In the final chapter, “Classical Greek Aesthetics,” Witcombe discusses symmetria —the means, not the cause of why Greek art looks the way it does. Athenaeus claims that sculpture was the relic of ancient ways of dancing; the rhythm and harmony of dance turned xoana into kouroi and korai and refined these forms over time. The shapes, forms, and gestures of dance carried significance, and Witcombe also finds their translation in visual art in funerary scenes on Geometric vases. Viewers would recognize the threnodes in the mourners’ gestures, see the dance, and hear the song. Korai dedicated on the Acropolis reproduced a processional dance from a festival in honor of the goddess. Sculptures, then, can represent dancers in the guise of gods, warriors, celebrants, etc. Statues like Riace warrior A, in this interpretation, do not represent warriors, but rather someone (a dancer or actor) in the guise of a warrior. The aesthetics of these statues derived from the aesthetics of dance. They are realistic, that is to say lifelike, but not naturalistic in that they are not a mirror of nature. Witcombe notes that discussions of Greek art since the Renaissance have centered on idealism, the notion that Classical Greek artists strived after Plato’s idea or pure Form. He argues that Classical artists did not idealize, but rather worked in an aesthetic deeply influenced by dance and its visual experience.

Witcombe draws parallels between musical modes and visual media. Different media (colors and shapes), like different musical modes, are associated with different emotions, but do not contain or represent emotions. Until the mid-fifth century, musical compositions were composed in a single mode and thus were clear and focused, which he compares to the realistic but not naturalistic Riace warrior. This singular emotion, without internal complexity, was a defining characteristic of the Severe and High Classical styles of the fifth century.
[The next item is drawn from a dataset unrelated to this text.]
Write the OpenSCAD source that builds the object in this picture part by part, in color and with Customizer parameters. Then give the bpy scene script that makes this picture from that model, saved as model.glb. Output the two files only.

Witcombe points out that from the Greek and Roman point of view, the art of the fifth century was not a high point but a moment of transition to the “supreme accomplishments” of the fourth century. Literary sources tell us Lysippus surpassed all fifth-century sculptors, and that the “true luminaries” of painting all worked in the fourth century. Interest in the expression of feelings and emotions in the fourth century is the culmination of the pursuit of lifelikeness begun by Daedalus at the beginning of the Archaic period. Natural lifelikeness —the quality of humanness in terms of enactment and personation according to symmetria —was finally achieved in the fourth century with the shift from heroic to human representations. In this respect, Witcombe’s study is really about Late Classical and Hellenistic aesthetics, even though it is presented as a diachronic view. Developments in Archaic and Early Classical sculpture are viewed as developments toward High Classical and Hellenistic art. Witcombe concludes his study with the observation that in the fifth and fourth centuries, from Phidias to Lysippus, “the aesthetics of Greek visual culture were established for all time. All the elements are present and all subsequent art … for the most part merely reproduces, repeats with different emphases, and occasionally exaggerates either form or content or both by adjusting the proportional relationships of the component variables governing symmetria ” (217). This is not an especially sympathetic assessment of Archaic and Early Classical art, and implies both that everything before Phidias was somehow immature or incompletely formed and that Late Hellenistic and Roman art were essentially derivative of earlier work. Artists of the Archaic period (the hypothetical Daedalus) did not judge their own work in terms of what came after it, but rather by the idiosyncratic aesthetic standards of their own time.

Nevertheless, Witcombe’s collection and analysis of written sources on the visual arts provide meaningful insights into the contemporary aesthetic values of the makers and beholders of ancient art. His suggestion that statues represent individuals in the guise of gods or warriors rather than literal warriors is perceptive of the stylized nature of ancient Greek art. The implication is, I believe, that even when an image is meant to represent a specific, historical individual, aspects like pose, attributes, and costume are carefully selected to emphasize the desired habitus of the individual rather than his or her literal appearance. However, I think at times Witcombe overstates sculpture’s dependence on other art forms. It is useful to consider how music and dance influenced the work of sculptors, but the influence was certainly not unidirectional, and sculptors were undoubtedly able to invent forms on their own. They need not have been limited to depicting images of dancers inhabiting various roles.

The aims of this book and of archaeoaesthetics are intriguing, but in a book claiming to introduce a new methodology, specific methods and approaches are never laid out. The evidence presented in the book comes primarily from ancient literary sources, and Witcombe demonstrates familiarity with most of the important recent scholarship, but for the most part only discusses secondary sources as they relate to ancient sources. He draws heavily, as can be expected, on J.J. Pollitt’s The Ancient View of Greek Art, and though he occasionally departs from Pollitt’s views (15 n. 53), Witcombe does not make it clear how his approach differs substantially from Pollitt’s. Since archaeoaesthetics is presented as a wholly new methodology, it is perhaps not surprising that Witcombe does not devote much space to responding to other scholars’ claims. Nevertheless, I feel it would have been helpful to better situate his approach into a broader scholarly context.

These criticisms notwithstanding, Witcombe offers an interesting and insightful collation of ancient aesthetic values in visual art, poetry, music, and dance that will be of interest to anyone working on the overlap of any of these media. One hopes that the coming volumes in the series will provide further understanding of the method of archaeoaesthetics and its potential applications.